>> Start

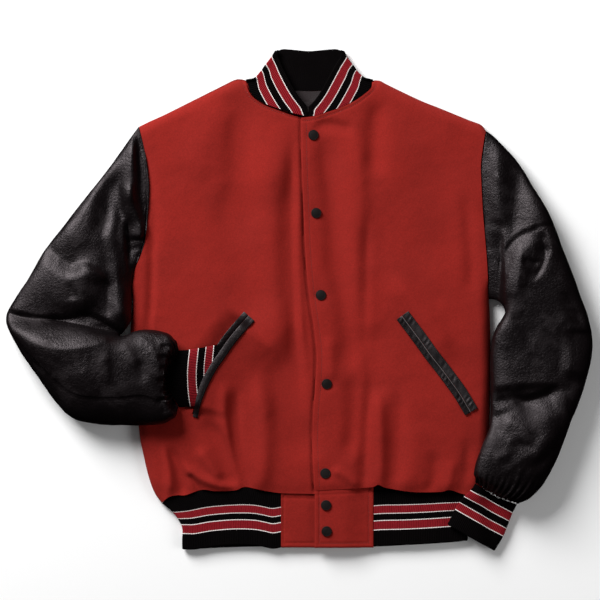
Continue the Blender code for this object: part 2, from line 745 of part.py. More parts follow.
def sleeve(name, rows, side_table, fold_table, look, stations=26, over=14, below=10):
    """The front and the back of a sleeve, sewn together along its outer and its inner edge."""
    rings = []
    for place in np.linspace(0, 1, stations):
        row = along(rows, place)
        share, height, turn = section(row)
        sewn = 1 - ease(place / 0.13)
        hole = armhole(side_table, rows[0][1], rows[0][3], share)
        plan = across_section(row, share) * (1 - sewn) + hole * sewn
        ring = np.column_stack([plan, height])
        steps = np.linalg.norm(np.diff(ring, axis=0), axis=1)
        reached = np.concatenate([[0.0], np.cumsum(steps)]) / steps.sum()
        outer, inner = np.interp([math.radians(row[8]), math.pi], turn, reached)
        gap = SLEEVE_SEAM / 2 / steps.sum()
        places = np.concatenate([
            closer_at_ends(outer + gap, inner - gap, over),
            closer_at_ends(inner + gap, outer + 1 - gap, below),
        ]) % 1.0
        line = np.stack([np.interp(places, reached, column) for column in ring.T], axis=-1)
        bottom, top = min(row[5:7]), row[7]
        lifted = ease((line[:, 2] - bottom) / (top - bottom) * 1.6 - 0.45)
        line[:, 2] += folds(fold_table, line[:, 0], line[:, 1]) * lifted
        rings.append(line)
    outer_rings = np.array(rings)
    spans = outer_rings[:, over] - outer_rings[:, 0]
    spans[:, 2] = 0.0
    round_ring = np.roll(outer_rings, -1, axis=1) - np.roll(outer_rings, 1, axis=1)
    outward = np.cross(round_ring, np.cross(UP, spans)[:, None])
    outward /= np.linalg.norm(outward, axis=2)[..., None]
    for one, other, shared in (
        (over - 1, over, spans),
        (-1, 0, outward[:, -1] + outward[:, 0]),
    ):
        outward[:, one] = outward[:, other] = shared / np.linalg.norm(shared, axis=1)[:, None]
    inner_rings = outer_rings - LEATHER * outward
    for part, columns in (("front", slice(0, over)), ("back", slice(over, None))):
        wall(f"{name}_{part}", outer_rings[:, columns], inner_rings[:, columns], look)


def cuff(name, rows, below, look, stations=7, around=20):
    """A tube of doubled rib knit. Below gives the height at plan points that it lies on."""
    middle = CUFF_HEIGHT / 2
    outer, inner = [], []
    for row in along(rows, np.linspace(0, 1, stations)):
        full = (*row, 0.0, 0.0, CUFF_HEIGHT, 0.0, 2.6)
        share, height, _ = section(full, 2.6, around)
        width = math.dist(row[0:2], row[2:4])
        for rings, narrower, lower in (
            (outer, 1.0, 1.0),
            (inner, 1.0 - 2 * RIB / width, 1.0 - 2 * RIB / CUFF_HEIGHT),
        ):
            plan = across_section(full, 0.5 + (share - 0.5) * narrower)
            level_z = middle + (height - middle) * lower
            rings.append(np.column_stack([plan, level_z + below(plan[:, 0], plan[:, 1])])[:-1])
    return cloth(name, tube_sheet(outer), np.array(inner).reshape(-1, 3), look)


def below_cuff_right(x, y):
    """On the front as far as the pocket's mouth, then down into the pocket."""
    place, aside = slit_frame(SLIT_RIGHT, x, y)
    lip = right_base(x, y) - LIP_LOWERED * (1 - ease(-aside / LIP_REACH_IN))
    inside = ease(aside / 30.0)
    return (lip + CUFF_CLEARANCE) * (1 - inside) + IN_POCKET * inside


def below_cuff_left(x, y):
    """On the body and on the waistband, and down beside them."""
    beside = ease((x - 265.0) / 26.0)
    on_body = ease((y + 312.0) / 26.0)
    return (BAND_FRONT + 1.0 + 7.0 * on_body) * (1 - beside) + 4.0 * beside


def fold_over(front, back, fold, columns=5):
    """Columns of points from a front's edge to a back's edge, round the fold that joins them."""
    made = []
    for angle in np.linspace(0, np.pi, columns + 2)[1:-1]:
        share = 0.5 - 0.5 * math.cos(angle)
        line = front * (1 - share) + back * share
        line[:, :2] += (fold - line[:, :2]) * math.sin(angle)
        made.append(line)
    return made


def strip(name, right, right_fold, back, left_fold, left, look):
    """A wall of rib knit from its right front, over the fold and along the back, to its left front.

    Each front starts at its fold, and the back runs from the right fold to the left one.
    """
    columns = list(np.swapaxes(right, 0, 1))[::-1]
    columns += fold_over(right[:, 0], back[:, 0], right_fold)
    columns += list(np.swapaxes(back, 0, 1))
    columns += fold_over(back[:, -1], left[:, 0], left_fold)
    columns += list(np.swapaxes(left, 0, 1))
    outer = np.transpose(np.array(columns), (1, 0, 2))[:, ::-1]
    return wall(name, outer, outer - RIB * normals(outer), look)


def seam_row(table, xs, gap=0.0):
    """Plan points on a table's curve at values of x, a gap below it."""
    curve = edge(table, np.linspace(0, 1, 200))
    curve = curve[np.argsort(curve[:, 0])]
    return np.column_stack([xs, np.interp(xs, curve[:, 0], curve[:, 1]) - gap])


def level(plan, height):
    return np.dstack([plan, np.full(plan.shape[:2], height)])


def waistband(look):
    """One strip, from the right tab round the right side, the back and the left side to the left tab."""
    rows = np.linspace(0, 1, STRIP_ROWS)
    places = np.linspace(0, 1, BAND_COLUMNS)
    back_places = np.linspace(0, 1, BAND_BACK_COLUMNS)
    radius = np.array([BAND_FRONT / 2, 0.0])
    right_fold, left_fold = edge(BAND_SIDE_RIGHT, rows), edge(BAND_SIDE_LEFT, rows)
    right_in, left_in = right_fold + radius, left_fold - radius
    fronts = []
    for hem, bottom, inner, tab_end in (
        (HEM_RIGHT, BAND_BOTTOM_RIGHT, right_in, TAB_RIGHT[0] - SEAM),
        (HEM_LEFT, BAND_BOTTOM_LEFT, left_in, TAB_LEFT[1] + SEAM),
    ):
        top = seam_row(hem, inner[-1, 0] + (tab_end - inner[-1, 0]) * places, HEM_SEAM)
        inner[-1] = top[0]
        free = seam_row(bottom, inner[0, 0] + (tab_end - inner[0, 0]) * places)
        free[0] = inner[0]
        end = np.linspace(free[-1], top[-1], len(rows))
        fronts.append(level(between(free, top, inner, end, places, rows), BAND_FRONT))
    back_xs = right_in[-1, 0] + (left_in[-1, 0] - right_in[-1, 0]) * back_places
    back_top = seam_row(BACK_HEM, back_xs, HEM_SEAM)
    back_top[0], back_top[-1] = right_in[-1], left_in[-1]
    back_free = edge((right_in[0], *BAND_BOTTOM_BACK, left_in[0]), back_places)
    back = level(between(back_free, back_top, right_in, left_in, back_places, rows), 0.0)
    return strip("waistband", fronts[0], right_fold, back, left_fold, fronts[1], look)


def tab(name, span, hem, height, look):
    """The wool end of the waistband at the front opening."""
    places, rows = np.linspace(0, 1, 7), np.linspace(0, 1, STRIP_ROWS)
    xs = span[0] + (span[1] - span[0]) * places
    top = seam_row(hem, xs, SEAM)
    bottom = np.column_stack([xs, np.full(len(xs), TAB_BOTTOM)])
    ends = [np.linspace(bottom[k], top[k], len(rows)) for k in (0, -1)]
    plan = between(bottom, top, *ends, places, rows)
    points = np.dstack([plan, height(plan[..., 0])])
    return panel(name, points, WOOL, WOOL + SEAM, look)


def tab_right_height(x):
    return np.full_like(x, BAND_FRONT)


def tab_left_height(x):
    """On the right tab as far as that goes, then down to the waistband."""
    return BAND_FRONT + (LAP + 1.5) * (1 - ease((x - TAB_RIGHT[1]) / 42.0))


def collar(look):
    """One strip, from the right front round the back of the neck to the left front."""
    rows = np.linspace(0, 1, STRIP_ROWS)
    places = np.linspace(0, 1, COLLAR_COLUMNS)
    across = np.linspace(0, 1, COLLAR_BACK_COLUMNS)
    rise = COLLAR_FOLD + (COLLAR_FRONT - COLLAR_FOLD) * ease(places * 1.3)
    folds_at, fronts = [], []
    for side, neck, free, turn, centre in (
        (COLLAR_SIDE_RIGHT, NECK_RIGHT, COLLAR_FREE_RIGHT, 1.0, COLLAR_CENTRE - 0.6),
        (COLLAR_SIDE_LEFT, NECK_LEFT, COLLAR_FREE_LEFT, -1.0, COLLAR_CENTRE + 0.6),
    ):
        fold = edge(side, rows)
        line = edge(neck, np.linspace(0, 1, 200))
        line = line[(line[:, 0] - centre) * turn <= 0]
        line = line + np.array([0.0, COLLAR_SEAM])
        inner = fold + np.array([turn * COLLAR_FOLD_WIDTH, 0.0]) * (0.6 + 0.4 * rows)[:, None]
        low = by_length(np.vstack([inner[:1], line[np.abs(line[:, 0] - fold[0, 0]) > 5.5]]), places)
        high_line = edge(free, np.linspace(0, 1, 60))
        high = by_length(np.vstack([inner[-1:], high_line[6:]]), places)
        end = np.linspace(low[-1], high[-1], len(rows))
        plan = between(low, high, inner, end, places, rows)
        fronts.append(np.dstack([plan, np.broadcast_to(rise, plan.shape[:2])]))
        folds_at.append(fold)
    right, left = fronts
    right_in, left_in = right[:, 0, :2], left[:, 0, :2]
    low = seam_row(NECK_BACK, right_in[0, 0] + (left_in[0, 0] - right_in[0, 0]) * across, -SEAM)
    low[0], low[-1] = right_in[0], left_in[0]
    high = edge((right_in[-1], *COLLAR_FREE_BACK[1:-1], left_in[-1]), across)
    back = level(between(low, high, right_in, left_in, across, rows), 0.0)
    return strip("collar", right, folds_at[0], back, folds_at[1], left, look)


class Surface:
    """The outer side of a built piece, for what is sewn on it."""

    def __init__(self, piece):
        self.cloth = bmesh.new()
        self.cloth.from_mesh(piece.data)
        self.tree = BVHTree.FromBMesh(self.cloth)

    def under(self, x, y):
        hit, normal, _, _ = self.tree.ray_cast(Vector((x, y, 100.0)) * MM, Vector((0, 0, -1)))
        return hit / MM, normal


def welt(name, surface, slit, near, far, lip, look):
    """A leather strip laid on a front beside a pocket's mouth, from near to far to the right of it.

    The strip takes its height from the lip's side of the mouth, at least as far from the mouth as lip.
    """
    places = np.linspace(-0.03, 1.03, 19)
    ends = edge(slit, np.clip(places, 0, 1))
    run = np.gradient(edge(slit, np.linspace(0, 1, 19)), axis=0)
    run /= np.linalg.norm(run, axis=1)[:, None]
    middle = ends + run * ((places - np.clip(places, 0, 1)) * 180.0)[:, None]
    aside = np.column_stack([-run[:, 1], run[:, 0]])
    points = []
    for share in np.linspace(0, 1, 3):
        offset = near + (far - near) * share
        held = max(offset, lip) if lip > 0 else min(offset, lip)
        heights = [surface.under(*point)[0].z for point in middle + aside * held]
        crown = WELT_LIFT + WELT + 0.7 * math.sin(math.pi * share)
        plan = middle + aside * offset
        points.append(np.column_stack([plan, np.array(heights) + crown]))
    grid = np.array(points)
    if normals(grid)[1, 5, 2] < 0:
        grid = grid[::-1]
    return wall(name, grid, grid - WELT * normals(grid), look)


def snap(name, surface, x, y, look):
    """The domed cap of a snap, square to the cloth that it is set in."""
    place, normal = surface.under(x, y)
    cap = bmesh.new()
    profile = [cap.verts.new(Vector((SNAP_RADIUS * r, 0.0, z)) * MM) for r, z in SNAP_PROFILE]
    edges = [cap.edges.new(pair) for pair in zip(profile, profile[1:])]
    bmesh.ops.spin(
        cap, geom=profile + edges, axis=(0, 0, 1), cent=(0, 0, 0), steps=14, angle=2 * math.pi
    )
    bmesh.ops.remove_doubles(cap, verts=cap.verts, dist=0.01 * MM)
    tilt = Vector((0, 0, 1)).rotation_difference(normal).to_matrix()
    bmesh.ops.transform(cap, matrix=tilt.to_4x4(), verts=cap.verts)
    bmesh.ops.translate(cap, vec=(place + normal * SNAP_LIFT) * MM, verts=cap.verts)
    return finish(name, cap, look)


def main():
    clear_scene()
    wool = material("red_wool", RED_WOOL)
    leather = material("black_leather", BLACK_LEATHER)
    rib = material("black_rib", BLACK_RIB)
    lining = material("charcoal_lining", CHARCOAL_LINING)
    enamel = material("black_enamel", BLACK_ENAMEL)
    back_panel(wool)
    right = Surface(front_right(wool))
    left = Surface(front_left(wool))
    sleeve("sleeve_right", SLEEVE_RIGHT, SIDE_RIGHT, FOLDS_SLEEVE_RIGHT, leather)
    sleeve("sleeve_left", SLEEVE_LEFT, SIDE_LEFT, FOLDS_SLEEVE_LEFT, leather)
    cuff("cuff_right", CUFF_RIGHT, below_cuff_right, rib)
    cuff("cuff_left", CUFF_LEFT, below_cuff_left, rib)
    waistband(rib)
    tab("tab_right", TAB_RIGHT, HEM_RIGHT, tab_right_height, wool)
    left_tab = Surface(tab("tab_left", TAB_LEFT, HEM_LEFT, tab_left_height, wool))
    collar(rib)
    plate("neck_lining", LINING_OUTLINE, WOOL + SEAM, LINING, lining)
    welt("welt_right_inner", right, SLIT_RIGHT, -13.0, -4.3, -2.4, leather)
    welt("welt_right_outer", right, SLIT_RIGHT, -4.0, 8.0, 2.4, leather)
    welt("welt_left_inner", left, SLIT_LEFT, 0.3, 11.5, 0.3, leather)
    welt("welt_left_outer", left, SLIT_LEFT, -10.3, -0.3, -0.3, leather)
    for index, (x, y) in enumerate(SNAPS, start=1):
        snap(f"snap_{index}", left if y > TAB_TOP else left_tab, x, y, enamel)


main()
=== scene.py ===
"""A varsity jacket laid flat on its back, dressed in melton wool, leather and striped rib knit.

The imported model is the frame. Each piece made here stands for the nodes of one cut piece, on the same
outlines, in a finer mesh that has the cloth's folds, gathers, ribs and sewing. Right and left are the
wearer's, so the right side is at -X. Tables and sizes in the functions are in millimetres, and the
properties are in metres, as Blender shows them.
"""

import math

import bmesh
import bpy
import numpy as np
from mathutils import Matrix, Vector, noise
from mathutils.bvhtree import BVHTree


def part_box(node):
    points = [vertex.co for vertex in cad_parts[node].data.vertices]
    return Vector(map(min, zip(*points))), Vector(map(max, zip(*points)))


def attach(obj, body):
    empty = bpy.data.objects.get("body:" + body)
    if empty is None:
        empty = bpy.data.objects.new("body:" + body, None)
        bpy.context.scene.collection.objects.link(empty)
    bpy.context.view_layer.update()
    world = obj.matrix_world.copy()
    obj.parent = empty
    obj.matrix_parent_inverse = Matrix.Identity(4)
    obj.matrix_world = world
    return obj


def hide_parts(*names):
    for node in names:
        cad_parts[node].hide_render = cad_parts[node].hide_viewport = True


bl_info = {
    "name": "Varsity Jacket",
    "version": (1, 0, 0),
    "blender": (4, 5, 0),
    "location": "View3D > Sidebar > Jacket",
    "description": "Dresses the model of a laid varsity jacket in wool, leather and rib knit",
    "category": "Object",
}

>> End

■ BRIEF
All lines from the one with "obj.parent = empty" through the final line above are to be quoted exactly; quote no other line.

■ SOLUTION TO THIS TASK
    obj.parent = empty
    obj.matrix_parent_inverse = Matrix.Identity(4)
    obj.matrix_world = world
    return obj


def hide_parts(*names):
    for node in names:
        cad_parts[node].hide_render = cad_parts[node].hide_viewport = True


bl_info = {
    "name": "Varsity Jacket",
    "version": (1, 0, 0),
    "blender": (4, 5, 0),
    "location": "View3D > Sidebar > Jacket",
    "description": "Dresses the model of a laid varsity jacket in wool, leather and rib knit",
    "category": "Object",
}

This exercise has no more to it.